Cybersyn is a new DaaS (data-as-a-service) company, backed by Sequoia, Coatue, and Snowflake. Our mission is to make the world's economic data transparent to businesses and entrepreneurs and enable a new generation of decision makers. We acquire unique data assets (companies, licenses, data rights, consumer dividends) and build derived products on top of that, focusing on measuring what consumers and businesses are spending money on. You can think of Cybersyn as a cross between an investment firm and a technology company focused on data: if we are successful, we will disrupt the traditional market intelligence space. The reward is great - if we are successful, we can disrupt an industry worth $100Bs and build SimCity for the real world.
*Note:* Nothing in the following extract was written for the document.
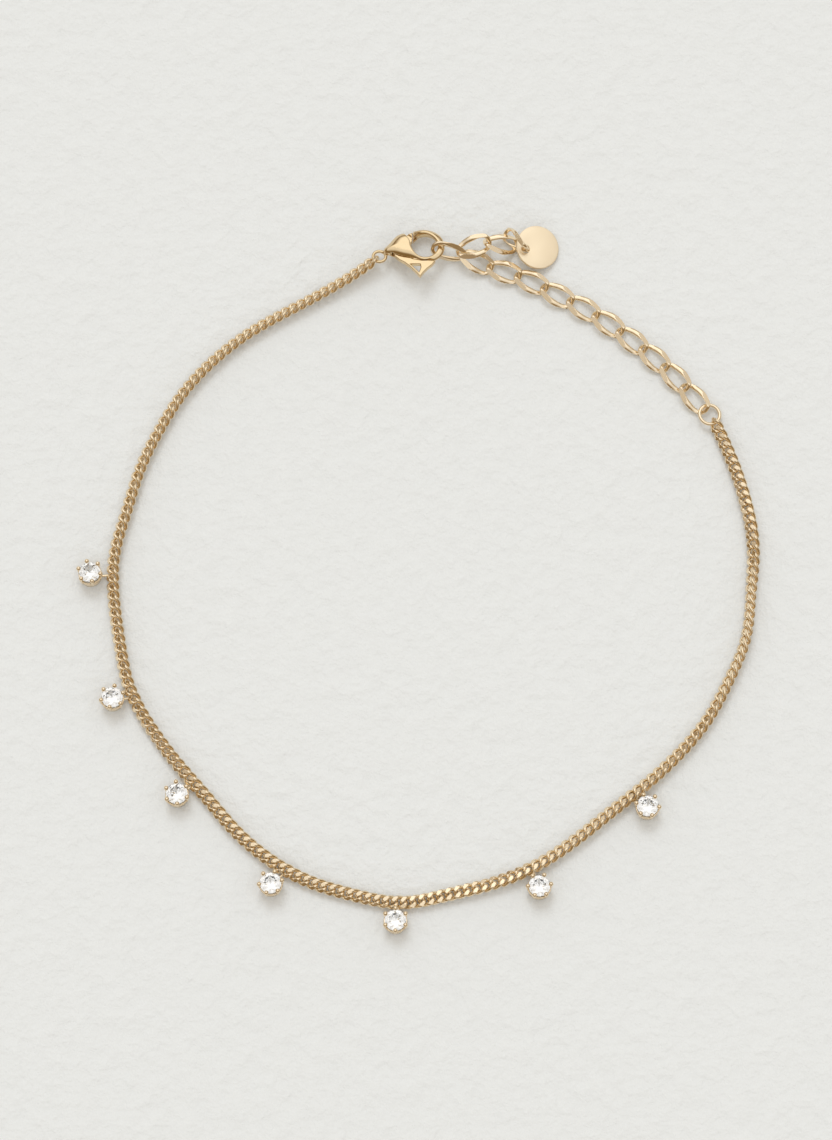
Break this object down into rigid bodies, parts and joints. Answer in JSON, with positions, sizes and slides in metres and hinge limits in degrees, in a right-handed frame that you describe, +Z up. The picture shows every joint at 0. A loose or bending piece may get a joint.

We have two businesses - consumer insights and public data. We have already released many datasets in the public data domain that we have cleaned, restructured and made joinable on Snowflake Marketplace.

About the role:

Cybersyn is looking for an experienced data engineer to help us refine our technology stack for our data team and implement ingestion pipelines of public domain and private data sources. We are looking for someone who is passionate about the Snowflake Data Cloud and optimizing costs and workloads, in particular. This is the perfect role for someone who loves to tune databases, thinks about cost-compute optimization, and knows their way around a query plan. 

What you will do:

  • Take research and statistical models and pipelines and implement them in Snowflake in an efficient way. You need to worry about compute efficiency and also care about building context for what the data actually is.
  • Tune Snowflake for performance and cost optimization.
  • Provide infrastructure guidance of Snowflake capabilities to accommodate business/technical use cases.
  • Provide production support for Data Warehouse issues such data load problems, transformation translation problems, query optimization.
  • Take end-to-end ownership of your work and enjoy working with different functions across the company.

Who you are:

  • Experience with Snowflake is requisite
  • Experience with query optimization is required. You are comfortable in the Snowflake Query Profiler. Snowflake micro-partitions, sortkeys, query acceleration, and search optimization service should all be terms that you are familiar with and ready to discuss.
  • Experience in SQL is requisite.
  • Experience working with multiple (external) datasets, cleaning, joining, and munging data; experience working with public data sources (ie. US Census, ACS Survey) is a plus.
  • Experience with dbt and orchestrator systems (Dagster, Prefect, Mage, Kestra, or some equivalent) is highly valued.
  • Experience building and operating data pipelines for real customers in production systems.

What you get out of it:

  • Ability to shape Cybersyn’s initial technology decisions.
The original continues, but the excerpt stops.